--- Data excerpt ---

○ ○ ○ ○

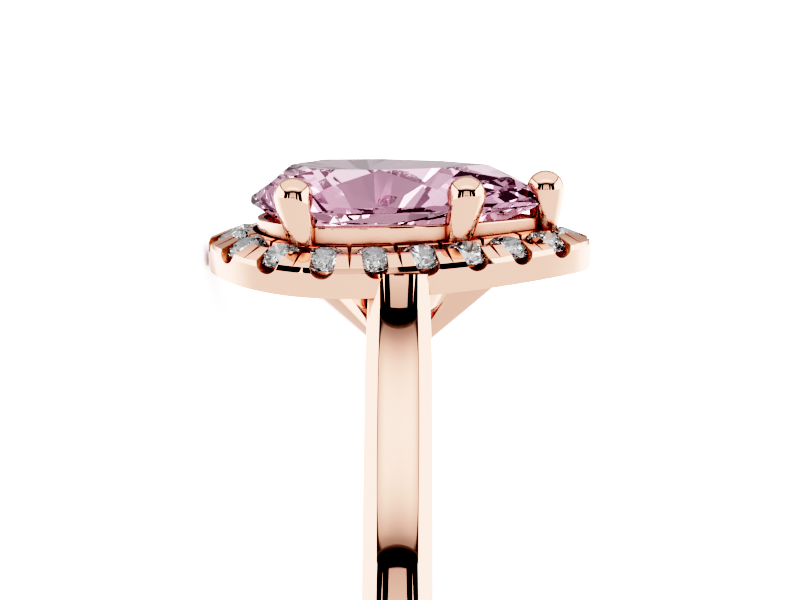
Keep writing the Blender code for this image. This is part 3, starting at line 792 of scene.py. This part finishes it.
bead_out = INNER_BEAD_WIDTH - INNER_BEAD_INSET
top_out = RIM_REACH - RIM_BEVEL
outer_bead = top_out - OUTER_BEAD_WIDTH
bead_fall = math.tan(STONE_TILT)
rim_section = eased(
    (
        (RIM_INNER_EDGE, RIM_BOTTOM + RIM_UNDERCUT),
        (RIM_INNER_EDGE, CHANNEL_FLOOR),
        (-INNER_BEAD_INSET, CHANNEL_FLOOR),
        (-INNER_BEAD_INSET, INNER_BEAD_TOP),
        (bead_out, INNER_BEAD_TOP - INNER_BEAD_FALL),
        (bead_out + INNER_BEAD_INSET, 0.0),
        (outer_bead - INNER_BEAD_INSET, 0.0),
        (outer_bead, RIM_TOP + OUTER_BEAD_WIDTH * bead_fall),
        (top_out, RIM_TOP),
        (RIM_REACH, RIM_TOP - RIM_BEVEL_HEIGHT),
        (RIM_REACH, RIM_BOTTOM),
        (0.0, RIM_BOTTOM),
    ),
    RIM_EASE,
)
rim_rings = []
for station in range(RIM_STATIONS):
    point, out = pear_outline((station + 0.5) / RIM_STATIONS, STONE_RING_OFFSET)
    ring = []
    for reach, height in rim_section:
        place = point + out * reach
        ring.append(place + Vector((0, 0, STONE_PLANE + height - bow(place.y))))
    rim_rings.append(ring)
bead_rim = swept("bead_rim", rim_rings, True, open_gold)


def rim_cut(turns, outline, inner, outer, fall):
    """A straight cut of one outline, outward through the rim, sinking by fall for each length outward."""
    place = rim_place(turns)
    rings = []
    for reach in (inner, outer):
        rings.append([place @ Vector((reach, step, height - fall * reach)) for step, height in outline])
    return swept("rim_cut", rings, False, burr_cut_shade_gold)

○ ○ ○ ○

--- Task objective ---
Print the material verbatim, all of it.

--- Worked answer ---
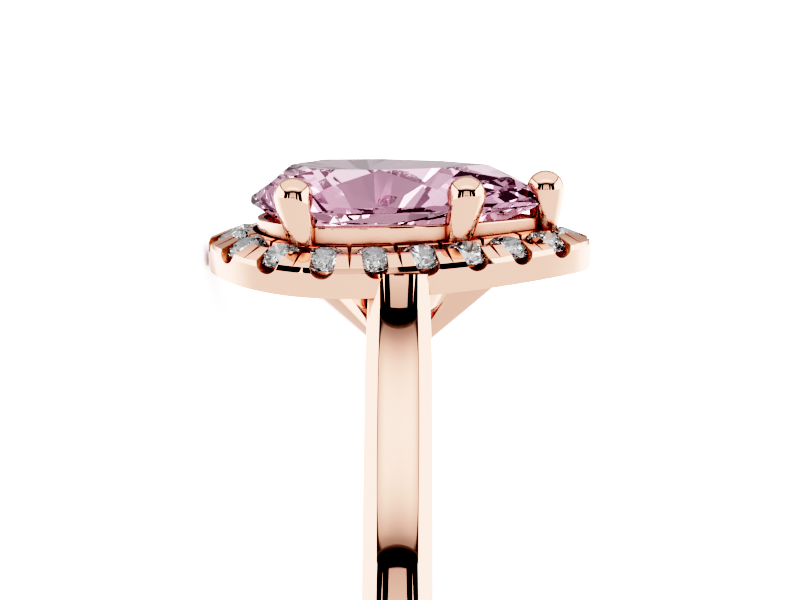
Keep writing the Blender code for this image. This is part 3, starting at line 792 of scene.py. This part finishes it.
bead_out = INNER_BEAD_WIDTH - INNER_BEAD_INSET
top_out = RIM_REACH - RIM_BEVEL
outer_bead = top_out - OUTER_BEAD_WIDTH
bead_fall = math.tan(STONE_TILT)
rim_section = eased(
    (
        (RIM_INNER_EDGE, RIM_BOTTOM + RIM_UNDERCUT),
        (RIM_INNER_EDGE, CHANNEL_FLOOR),
        (-INNER_BEAD_INSET, CHANNEL_FLOOR),
        (-INNER_BEAD_INSET, INNER_BEAD_TOP),
        (bead_out, INNER_BEAD_TOP - INNER_BEAD_FALL),
        (bead_out + INNER_BEAD_INSET, 0.0),
        (outer_bead - INNER_BEAD_INSET, 0.0),
        (outer_bead, RIM_TOP + OUTER_BEAD_WIDTH * bead_fall),
        (top_out, RIM_TOP),
        (RIM_REACH, RIM_TOP - RIM_BEVEL_HEIGHT),
        (RIM_REACH, RIM_BOTTOM),
        (0.0, RIM_BOTTOM),
    ),
    RIM_EASE,
)
rim_rings = []
for station in range(RIM_STATIONS):
    point, out = pear_outline((station + 0.5) / RIM_STATIONS, STONE_RING_OFFSET)
    ring = []
    for reach, height in rim_section:
        place = point + out * reach
        ring.append(place + Vector((0, 0, STONE_PLANE + height - bow(place.y))))
    rim_rings.append(ring)
bead_rim = swept("bead_rim", rim_rings, True, open_gold)


def rim_cut(turns, outline, inner, outer, fall):
    """A straight cut of one outline, outward through the rim, sinking by fall for each length outward."""
    place = rim_place(turns)
    rings = []
    for reach in (inner, outer):
        rings.append([place @ Vector((reach, step, height - fall * reach)) for step, height in outline])
    return swept("rim_cut", rings, False, burr_cut_shade_gold)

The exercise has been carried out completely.